Ни кто не интересовался чувствами красивой девочки, проданной богатому старику, и, поднявшись из грязи, Алин словно мстит всем, кого страсть, повергнет к ее стопам. «Авантюрьера» не просто равнодушна к любящим ее людям, она расчетлива и жестока с ними, ей доставляет наслаждение унижать преданных ей мужчин, как бы подтверждая тем самым свое господство над ними. Один из поклонников мнимой принцессы, маркиз де Марин, рассказывает де Рибасу, как стал интендантом самозванки: «Она предложила мне, блестящему вельможе самого блестящего двора в мире, стать мальчиком на побегушках у неизвестной женщины с неизвестным прошлым! И я… я бросил замки на Луаре, бросил все, что имел. Я подписал ее векселя на чудовищные суммы. И следовал за ней повсюду!»
Поскольку сама Алин занимается сомнительными политическими играми и живет за счет бесконечных афер, она просто не может предложить своим поклонникам ничего достойного. И они — купцы, графы, князья — вынуждены, ради своего необоримого чувства, совершать порочащие их честь поступки: лгать, красть деньги, подделывать документы. При чем каждому из них приходится переламывать себя, чтоб поступать таким образом. Маркиза де Марина она заставляет сделаться карточным шулером, Лимбурга — посадить друга в тюрьму и т. д. Если ночь пушкинской Клеопатры можно было купить «ценою жизни», то ночь самозванки — «ценою чести».
Здесь Радзинский почти ничего нового не придумывает. Материалы следствия по делу Таракановой подробно фиксируют характер ее взаимоотношений со своим окружением, и детально описаны еще Мельниковым-Печерским. Но вот характерный момент: хотя влюбленные в самозванку мужчины тяготятся своей жалкой ролью, ни кому даже в голову не приходит от нее отказаться. Почему? Столь сильно было воздействие на них женских чар Алин? Так властно ломала людей любовь к неизвестной даме?

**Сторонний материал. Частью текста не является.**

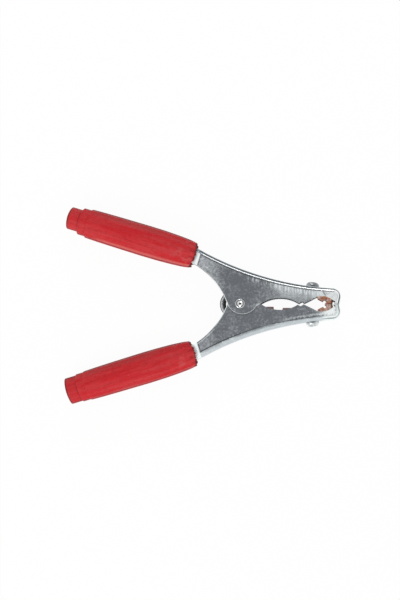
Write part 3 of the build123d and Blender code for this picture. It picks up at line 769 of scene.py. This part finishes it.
def spring_points():
    """Centre line of the wire: leg, coil and leg."""
    centre = Vector((SPACER_RADIUS + SPACER_GAP + WIRE - COIL_RADIUS, 0))
    seat = WEB_RADIUS + SHEET + LEG_GAP + WIRE
    drop = math.sqrt(seat ** 2 - (WEB_CENTRE.x + LEG_REACH) ** 2)
    span = Vector((-LEG_REACH, WEB_CENTRE.y - drop)) - centre
    leaving = math.atan2(span.y, span.x) - math.acos(COIL_RADIUS / span.length)
    sweep = 2 * leaving + COIL_TURNS * 2 * math.pi
    climb = COIL_PITCH / (2 * math.pi)
    coil = []
    for i in range(COIL_STEPS + 1):
        turned = sweep * i / COIL_STEPS
        angle = leaving - turned
        share = (LEAN_REACH - abs(i / COIL_STEPS - 0.5)) / LEAN_EASE
        share = max(0.0, min(1.0, share))
        lean = COIL_LEAN * share * share * (3 - 2 * share)
        x = centre.x + lean + COIL_RADIUS * math.cos(angle)
        coil.append(Vector((x, COIL_RADIUS * math.sin(angle), climb * (sweep / 2 - turned))))
    leg = math.sqrt(span.length ** 2 - COIL_RADIUS ** 2)
    first = Vector((-math.sin(leaving), math.cos(leaving), 0)) * leg
    last = Vector((-math.sin(leaving), -math.cos(leaving), 0)) * leg
    lift = Vector((0, 0, LEG_LIFT))
    upper = [coil[0] + first * share + lift for share in LEG_SHARES]
    lower = [coil[-1] + last * share - lift for share in reversed(LEG_SHARES)]
    return upper + coil + lower


def tube(points, radius, sides):
    """Rings square to a line of points, with the ends drawn in."""
    rings = []
    side = None
    for i, here in enumerate(points):
        ahead = points[min(i + 1, len(points) - 1)] - points[max(i - 1, 0)]
        ahead.normalize()
        if side is None:
            side = Vector((0, 0, 1)).cross(ahead).normalized()
        side = (side - ahead * side.dot(ahead)).normalized()
        other = ahead.cross(side)
        size = radius * (0.8 if i in (0, len(points) - 1) else 1.0)
        rings.append([
            spot(*(here + (side * math.cos(a) + other * math.sin(a)) * size))
            for a in (2 * math.pi * k / sides for k in range(sides))
        ])
    return rings


wire = grid_mesh("torsion_spring_wire", tube(spring_points(), WIRE, WIRE_SIDES))
spring = new_piece(
    "torsion_spring_wire", None, "spring_wire", spring_steel(), "torsion_spring", mesh=wire)
sharpen(spring.data)
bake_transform(spring)

# ---- metal parts ----

SCREW_X = 44.4                  # where the terminal screws cross the outer faces of the webs
THREAD_TOP, THREAD_END = -0.4, -7.6
THREAD_STEP = 0.07              # between rings of the thread
THREAD_STEPS = 102
THREAD_PITCH = 0.7
THREAD_DEPTH = 0.3
SCREW_SIDES = 48
RIVET_SIDES = 72
RECESS_TURN = 0.5               # of the cross, in radians
RECESS_ENDS = ((3.4, 2.3, 0.52), (1.6, 1.0, 0.34))      # height, half length, half width
BAR_FACES = ((0, 3, 2, 1), (4, 5, 6, 7), (0, 1, 5, 4), (1, 2, 6, 5), (2, 3, 7, 6), (3, 0, 4, 7))

# Profiles are pairs of radius and height.
RIVET = (
    (0.05, -9.5), (2.5, -9.5), (3.2, -9.4), (3.62, -9.15), (3.8, -8.8), (3.8, -8.6), (3.7, -8.56),
    (2.0, -8.56), (2.0, 8.56), (2.95, 8.56), (3.0, 8.66), (2.96, 8.9), (2.82, 9.16), (2.6, 9.32),
    (2.36, 9.38), (2.12, 9.34), (1.92, 9.2), (1.8, 9.04), (1.7, 8.98), (1.6, 8.94), (0.62, 8.42),
    (0.5, 8.3), (0.45, 8.0), (0.42, 5.8), (0.05, 5.6),
)
PAN_HEAD = (
    (0.05, 3.08), (0.9, 3.06), (1.7, 2.98), (2.5, 2.78), (3.1, 2.42), (3.6, 1.9), (3.9, 1.3),
    (4.0, 0.8), (4.0, 0.3), (3.88, 0.1), (2.1, 0.1), (2.0, 0.02), (2.0, THREAD_TOP),
)
SCREW_TIP = ((1.7, -7.66), (1.4, -7.8), (0.05, -7.8))


def turned(profile, origin, across, axis, count, wander=None):
    """Rings of points turned about an axis, less what wander takes off at an angle and height."""
    other = axis.cross(across)
    rings = []
    for radius, height in profile:
        ring = []
        for k in range(count):
            angle = 2 * math.pi * k / count
            reach = radius - (wander(angle, height) if wander else 0)
            way = across * (reach * math.cos(angle)) + other * (reach * math.sin(angle))
            ring.append(origin + (way + axis * height) * MM)
        rings.append(ring)
    return rings


def pivot_rivet():
    """Domed back head, shank, and a rolled head round a shallow cone with a punched centre."""
    rings = turned(RIVET, PIVOT, Vector((1, 0, 0)), Vector((0, 0, 1)), RIVET_SIDES)
    return grid_mesh("pivot_rivet", rings)


def screw_place(sign):
    """Where a terminal screw's head sits on the web: origin, along the web, and out of it."""
    lean = math.asin((WEB_CENTRE.x - SCREW_X) / WEB_RADIUS)
    sine, cosine = math.sin(lean), math.cos(lean)
    x, y = WEB_CENTRE.x - WEB_RADIUS * sine, WEB_CENTRE.y - WEB_RADIUS * cosine
    return spot(x, sign * y), Vector((cosine, -sign * sine, 0)), Vector((sine, sign * cosine, 0))


def thread(angle, height):
    """Depth of the thread under the crest."""
    if height > THREAD_TOP or height < THREAD_END:
        return 0.0
    turn = (height / THREAD_PITCH - angle / (2 * math.pi)) % 1
    return THREAD_DEPTH * abs(2 * turn - 1)


def cross_blade(origin, across, out):
    """Two tapered bars, for the recess of a head."""
    cutter = bmesh.new()
    for turn in (RECESS_TURN, RECESS_TURN + math.pi / 2):
        along = across * math.cos(turn) + out.cross(across) * math.sin(turn)
        beside = out.cross(along)
        corners = []
        for height, long, wide in RECESS_ENDS:
            for a, b in ((-1, -1), (1, -1), (1, 1), (-1, 1)):
                place = along * (a * long) + beside * (b * wide) + out * height
                corners.append(cutter.verts.new(origin + place * MM))
        for face in BAR_FACES:
            cutter.faces.new([corners[i] for i in face])
    bmesh.ops.recalc_face_normals(cutter, faces=cutter.faces)
    blade = bpy.data.meshes.new("recess")
    cutter.to_mesh(blade)
    cutter.free()
    return blade


def terminal_screw(name, sign):
    """Pan head with a cross recess, over a threaded shank."""
    shank = [(2.0, THREAD_TOP - i * THREAD_STEP) for i in range(1, THREAD_STEPS + 1)]
    origin, across, out = screw_place(sign)
    profile = [*PAN_HEAD, *shank, *SCREW_TIP]
    mesh = grid_mesh(name, turned(profile, origin, across, out, SCREW_SIDES, thread))
    return carved(mesh, cross_blade(origin, across, out))


def carved(mesh, blade):
    """Cuts a closed mesh with another, and returns the cut mesh."""
    body = bpy.data.objects.new("body", mesh)
    tool = bpy.data.objects.new("tool", blade)
    for thing in (body, tool):
        bpy.context.collection.objects.link(thing)
    cut = body.modifiers.new("cut", "BOOLEAN")
    cut.operation = "DIFFERENCE"
    cut.solver = "EXACT"
    cut.use_self = True
    cut.object = tool
    bpy.context.view_layer.update()
    evaluated = body.evaluated_get(bpy.context.evaluated_depsgraph_get())
    ready = bpy.data.meshes.new_from_object(evaluated)
    ready.name = mesh.name
    for thing in (body, tool):
        bpy.data.objects.remove(thing)
    bpy.data.meshes.remove(mesh)
    bpy.data.meshes.remove(blade)
    smooth(ready)
    return ready


copper = bare_copper()
# A pale lit copy of the zinc for the lower screw: painted light.
lit_pale = plated("lit_pale_zinc", (0.5, 0.53, 0.54, 1), (0.85, 0.88, 0.88, 1), 0.34)
# Darker zinc for the washers, nuts and spacer, which is also the upper screw's painted shaded copy.
darker_shade = plated("darker_shade_zinc", (0.2, 0.21, 0.22, 1), (0.5, 0.52, 0.53, 1), 0.3)
for side, sign in (("upper", 1), ("lower", -1)):
    steel = JawSteel(side + "_jaw_steel", sign).build()
    for node, made, slot, material, width in (
        ("_jaw_shell", "_pressed_jaw", "jaw_steel", steel, 0.26),
        ("_contact", "_copper_contact", "contact_copper", copper, 0.12),
        ("_lock_washer", "_split_washer", "fastener_zinc", darker_shade, 0.1),
        ("_terminal_nut", "_hex_nut", "fastener_zinc", darker_shade, 0.12),
    ):
        edged_copy(side + node, side + made, side + "_jaw", slot, material, width * MM)
    screw = terminal_screw(side + "_pan_screw", sign)
    sharpen(screw, 32)
    # Painted light and shade: the upper screw gets the darker shaded copy, the lower the pale lit
    # one.
    shading_copy = darker_shade if sign > 0 else lit_pale
    new_piece(
        side + "_pan_screw", side + "_jaw", "fastener_zinc", shading_copy, side + "_terminal_screw",
        mesh=screw,
    )
rivet = new_piece(
    "rolled_rivet", "upper_jaw", "rivet_steel", rivet_zinc(), "pivot_rivet", mesh=pivot_rivet())
sharpen(rivet.data, 50)
for piece_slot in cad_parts["pivot_spacer"].material_slots:
    piece_slot.material = darker_shade

# ---- studio ----

# The dark card overhead: its tilt, and the angles from its middle where it starts to fade and
# where it ends, in degrees.
DARK_TILT = 12.0
DARK_INNER = 22.0
DARK_OUTER = 55.0
DARK_LEVEL = 0.28
NEAR_LIGHT = 1.0
FAR_LIGHT = 0.3
FLOOR_GLOW = 0.95
FLOOR_REACH = 3                 # in metres
SENSOR = 36.0
PICTURE_HEIGHT = 600            # in pixels
FOCAL_PIXELS = 1560.0
PIXEL = 0.617                   # millimetres in the clamp's middle plane
PHOTO_PIVOT = (240.7, 304.4)    # pixels
PHOTO_CENTRE = (200, 300)
VIEW_FOOT = (300.0, 390.0)      # the pixel that the eye stands over


def photo_spot(x, y, z=0.0):
    """The place under a pixel of a 400 x 600 picture, in the clamp's middle plane."""
    return spot((x - PHOTO_PIVOT[0]) * PIXEL, (PHOTO_PIVOT[1] - y) * PIXEL, z)


def add_camera():
    data = bpy.data.cameras.new("camera")
    data.sensor_width = SENSOR
    data.lens = SENSOR * FOCAL_PIXELS / PICTURE_HEIGHT
    data.clip_start = 0.01
    camera = bpy.data.objects.new("camera", data)
    eye = photo_spot(*VIEW_FOOT, FOCAL_PIXELS * PIXEL)
    back = (eye - photo_spot(*PHOTO_CENTRE)).normalized()
    right = (Vector((1, 0, 0)) - back * back.x).normalized()
    camera.matrix_world = Matrix((right, back.cross(right), back)).transposed().to_4x4()
    camera.location = eye
    bpy.context.collection.objects.link(camera)
    bpy.context.scene.camera = camera


def background_ray(tree):
    """1 for the rays that show a background: to the camera, or by way of metal or glass."""
    path = tree.nodes.new("ShaderNodeLightPath")
    total = path.outputs["Is Camera Ray"]
    for other in ("Is Glossy Ray", "Is Transmission Ray"):
        node = tree.nodes.new("ShaderNodeMath")
        node.operation = "MAXIMUM"
        tree.links.new(total, node.inputs[0])
        tree.links.new(path.outputs[other], node.inputs[1])
        total = node.outputs[0]
    return total


def add_floor():
    """A white floor that shows its own glow as a background and takes shadows otherwise."""
    mesh = bpy.data.meshes.new("floor")
    far = FLOOR_REACH
    corners = [(-far, -far, 0), (far, -far, 0), (far, far, 0), (-far, far, 0)]
    mesh.from_pydata(corners, [], [(0, 1, 2, 3)])
    floor = bpy.data.objects.new("floor", mesh)
    bpy.context.collection.objects.link(floor)
    m = Nodes("floor")
    m.set(Base_Color=(0.95, 0.95, 0.95, 1), Roughness=0.9)
    glow = m.add("ShaderNodeEmission")
    blend = m.add("ShaderNodeMixShader")
    m.feed(blend.inputs[0], m.times(background_ray(m.tree), FLOOR_GLOW))
    m.feed(blend.inputs[1], m.shader.outputs[0])
    m.feed(blend.inputs[2], glow.outputs[0])
    output = next(n for n in m.tree.nodes if n.type == "OUTPUT_MATERIAL")
    m.feed(output.inputs[0], blend.outputs[0])
    mesh.materials.append(m.material)


def add_lamp(name, place, size, power):
    """A round lamp that faces the origin."""
    data = bpy.data.lights.new(name, "AREA")
    data.shape = "DISK"
    data.size = size
    data.energy = power
    lamp = bpy.data.objects.new(name, data)
    lamp.location = place
    lamp.rotation_euler = Vector(place).to_track_quat("Z", "Y").to_euler()
    bpy.context.collection.objects.link(lamp)


def add_world():
    """White round the horizon, with a dark card overhead; as light, dimmer from the far side."""
    world = bpy.data.worlds.new("studio")
    world.use_nodes = True
    tree = world.node_tree
    place = tree.nodes.new("ShaderNodeTexCoord")

    def eased_sky(direction, low, high, bottom, top):
        lean = tree.nodes.new("ShaderNodeVectorMath")
        lean.operation = "DOT_PRODUCT"
        lean.inputs[1].default_value = direction
        tree.links.new(place.outputs["Generated"], lean.inputs[0])
        shade = easing(tree, low, high, bottom, top)
        tree.links.new(lean.outputs["Value"], shade.inputs["Value"])
        return shade.outputs["Result"]

    tilt = math.radians(DARK_TILT)
    outer, inner = math.cos(math.radians(DARK_OUTER)), math.cos(math.radians(DARK_INNER))
    picture = eased_sky((0, math.sin(tilt), math.cos(tilt)), outer, inner, 1.0, DARK_LEVEL)
    light = eased_sky((0, 1, 0), -0.6, 0.9, NEAR_LIGHT, FAR_LIGHT)
    choose = tree.nodes.new("ShaderNodeMix")
    choose.data_type = "FLOAT"
    sky = tree.nodes["Background"]
    sky.inputs[0].default_value = (1, 1, 1, 1)
    for made, socket in (
        (background_ray(tree), choose.inputs["Factor"]), (light, choose.inputs["A"]),
        (picture, choose.inputs["B"]), (choose.outputs["Result"], sky.inputs["Strength"]),
    ):
        tree.links.new(made, socket)
    bpy.context.scene.world = world


add_camera()
add_floor()
add_lamp("strip", (0.0, 0.85, 0.5), 0.25, 2.0)
add_lamp("fill", (-0.5, -0.7, 0.8), 0.5, 3)
add_world()
bpy.context.scene.view_settings.view_transform = "Standard"
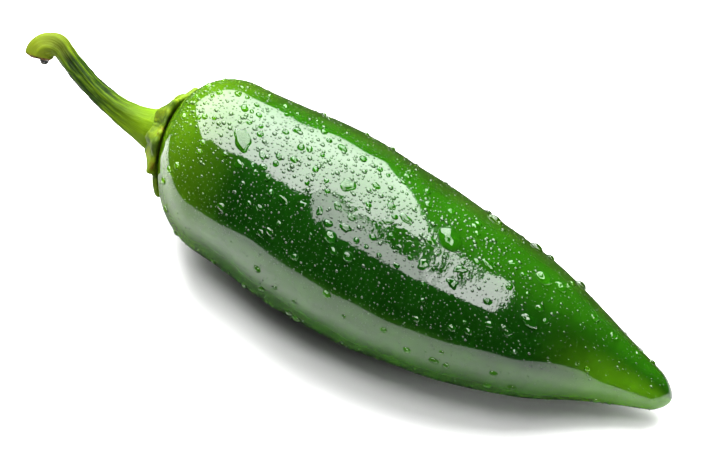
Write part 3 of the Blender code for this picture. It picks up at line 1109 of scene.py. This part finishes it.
def add_lamp(name, azimuth, elevation, left, right, down, up, radiance, mirror_only=False):
    """A rectangular soft lamp square to its direction; left, right, down and up are shares of the
    distance, measured from the point that the direction meets.  A lamp that is mirror_only shows
    in shiny surfaces and lights no matt one."""
    towards = direction_to(azimuth, elevation)
    turned = math.radians(azimuth)
    sideways = np.array([math.cos(turned), -math.sin(turned), 0])
    upwards = np.cross(sideways, towards)
    shift = (right - left) / 2 * sideways + (up - down) / 2 * upwards
    data = bpy.data.lights.new(name, "AREA")
    data.shape = "RECTANGLE"
    data.size = LAMP_DISTANCE * (left + right) * MM
    data.size_y = LAMP_DISTANCE * (down + up) * MM
    data.energy = radiance * math.pi * data.size * data.size_y
    lamp = bpy.data.objects.new(name, data)
    lamp.location = metres(lamp_aim + LAMP_DISTANCE * (towards + shift))
    lamp.rotation_euler = Matrix((-sideways, upwards, towards)).transposed().to_euler()
    lamp.visible_camera = False
    lamp.visible_diffuse = not mirror_only
    bpy.context.scene.collection.objects.link(lamp)
    return lamp


soft_lamps = [
    add_lamp("soft_lamp", -25.0, 48.0, 0.38, 0.45, 0.9, 0.75, 19.0),
    add_lamp("soft_lamp_wing", -25.0, 48.0, 0.95, -0.38, 0.9, 0.75, 19.0, mirror_only=True),
]
# The lamp's cloth is dimmer towards its lower edge.
for soft_lamp in soft_lamps:
    soft_lamp.data.use_nodes = True
    tree = soft_lamp.data.node_tree
    cloth = add(tree, "SeparateXYZ", {"Vector": add(tree, "TexCoord").outputs["UV"]})
    fall_off = ranged(tree, cloth.outputs["Y"], 0.0, 0.4, 0.4, 1.0)
    tree.links.new(fall_off, tree.nodes["Emission"].inputs["Strength"])
# The middle panel also lightens the shadow.
add_lamp("right_panel", 0.0, 90.0, -0.36, 0.82, 0.4, 0.68, 17.0, mirror_only=True)
add_lamp("front_panel", 0.0, 90.0, 0.36, 0.36, -0.3, 0.76, 11.0, mirror_only=True)
add_lamp("middle_panel", 0.0, 90.0, 0.36, 0.03, -0.02, 0.3, 12.0)

# %% Room
world = bpy.data.worlds.new("dark_room")
world.use_nodes = True
bpy.context.scene.world = world
tree = world.node_tree
background = tree.nodes["Background"]
background.inputs["Color"].default_value = (1, 1, 1, 1)
# The eye sees a white backdrop; the fruit mirrors a dim room; matt things get some fill from it.
rays = add(tree, "LightPath")
filled = ranged(tree, rays.outputs["Is Diffuse Ray"], 0.0, 1.0, 0.02, 0.3)
strength = ranged(tree, rays.outputs["Is Camera Ray"], 0.0, 1.0, filled, 1.0)
tree.links.new(strength, background.inputs["Strength"])

# %% Camera
VIEW_AZIMUTH = 26.0
VIEW_ELEVATION = 56.0
VIEW_DISTANCE = 325.0
view_target = np.array([30.5, 1.5, 12.5])
back = direction_to(180 - VIEW_AZIMUTH, VIEW_ELEVATION)
camera_data = bpy.data.cameras.new("camera")
camera_data.lens = 120
camera_data.sensor_width = 36
camera_data.clip_start = 0.01
camera = bpy.data.objects.new("camera", camera_data)
camera.location = metres(view_target + back * VIEW_DISTANCE)
camera.rotation_euler = Vector(back).to_track_quat("Z", "Y").to_euler()
bpy.context.scene.collection.objects.link(camera)
bpy.context.scene.camera = camera
bpy.context.scene.view_settings.view_transform = "Standard"

# %% [markdown]
# ## Join the pieces to the frame
#
# Each new piece rides on the fruit's only body.  The three fine pieces replace the plain ones.

# %% Ride and replace
for piece, node_name, slot in (
    (pod, "pod", "pod_skin"),
    (calyx, "calyx", "calyx_skin"),
    (stem, "stem", "stem_skin"),
):
    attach(piece, "root")
    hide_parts(node_name)
for piece in water_pieces:
    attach(piece, "root")
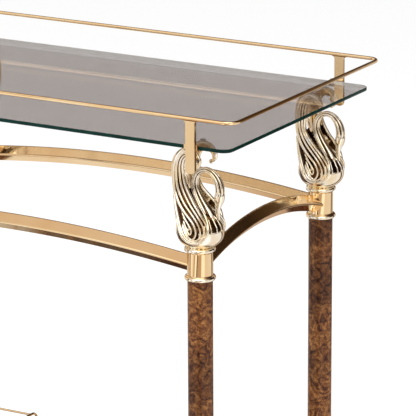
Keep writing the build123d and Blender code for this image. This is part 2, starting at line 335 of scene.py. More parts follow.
def turned_ring(profile):
    """Turns a closed (radius, height) outline about the Z axis."""
    shape, steps = Shape(), 96
    shape.vertices = turned_rows(profile, steps)
    shape.faces = grid_faces(len(profile), steps, closed_rows=True)
    return shape


# Keeps the poles of a ball just off the axis, where its rows would otherwise fall on one point
POLE = 1e-6


def ball(radius, rows, sides):
    """A small ball, its radius in millimetres."""
    profile = []
    for k in range(rows + 1):
        turn = pi * k / rows
        profile.append((radius * sin(turn) * MM + POLE, -radius * cos(turn) * MM))
    return lathe(profile, sides)


def sweep(points, ups, outline, closed=False):
    """Carries an outline along points; outline(i) gives (across, up) pairs at point i."""
    shape = Shape()
    count = len(points)
    for i in range(count):
        before = points[(i - 1) % count] if closed or i > 0 else points[i]
        after = points[(i + 1) % count] if closed or i < count - 1 else points[i]
        ahead = (Vector(after) - Vector(before)).normalized()
        across = ahead.cross(Vector(ups[i])).normalized()
        up = across.cross(ahead)
        for u, v in outline(i):
            shape.vertices.append(Vector(points[i]) + across * u + up * v)
    columns = len(outline(0))
    shape.faces = grid_faces(count, columns, closed_rows=closed)
    if not closed:
        shape.faces += end_faces(count, columns)
    return shape


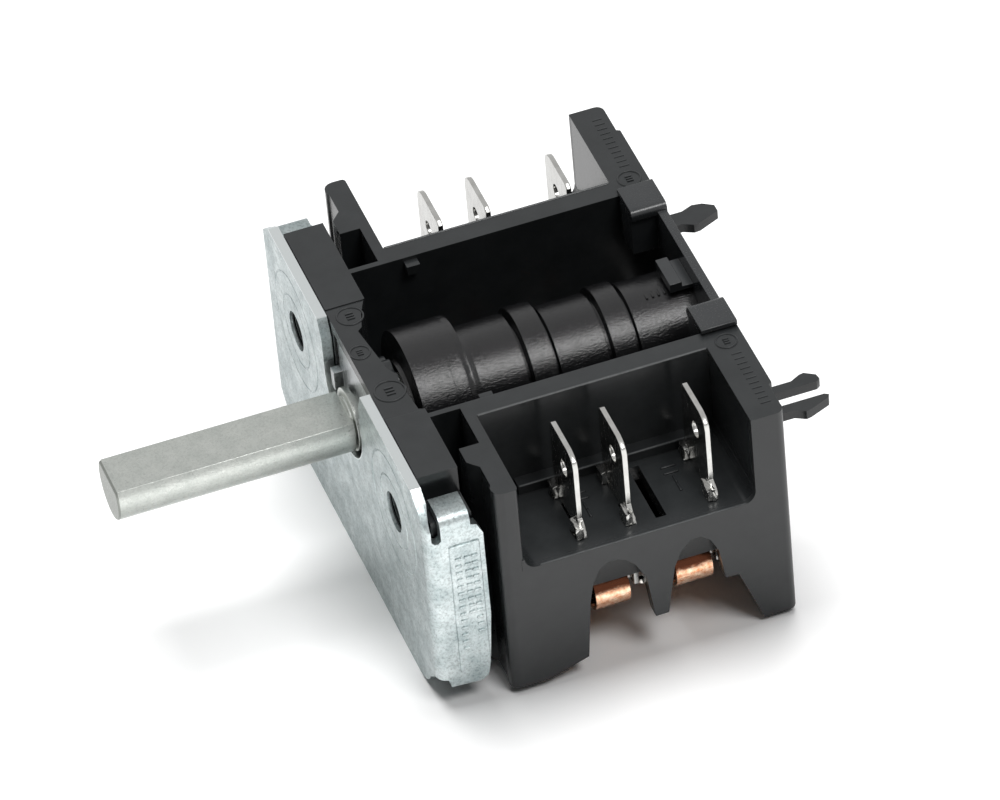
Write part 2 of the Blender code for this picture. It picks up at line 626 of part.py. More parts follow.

Радзинский отвечает на вопрос именно в этом ключе. Он описывает действительно красивую, смелую женщину. Но для того, чтоб возбуждать такую фатальную страсть, одной красоты мало. Вспомним, Клеопатра вовсе не была красавицей, но любовь к ней заставила Антония предать Рим. Восклицания героев Радзинского: «Что за женщина!», «Ну и баба!» — не проясняют дела. Надо искать более глубокие причины.
Поступки, совершаемые мнимой княжной, ее бесконечные обманы, вымогательство, чисто деловое распутство, о котором знают все, кого она обольстила и кто теперь беспрекословно служит ей, не вызывают симпатии. «Я тебя не любила, — говорит Тараканова Орлову во время последней встречи, — Я виновата. Я любила… что? Деньги? Нет, я их тратила. Я любила власть. Власть над всеми».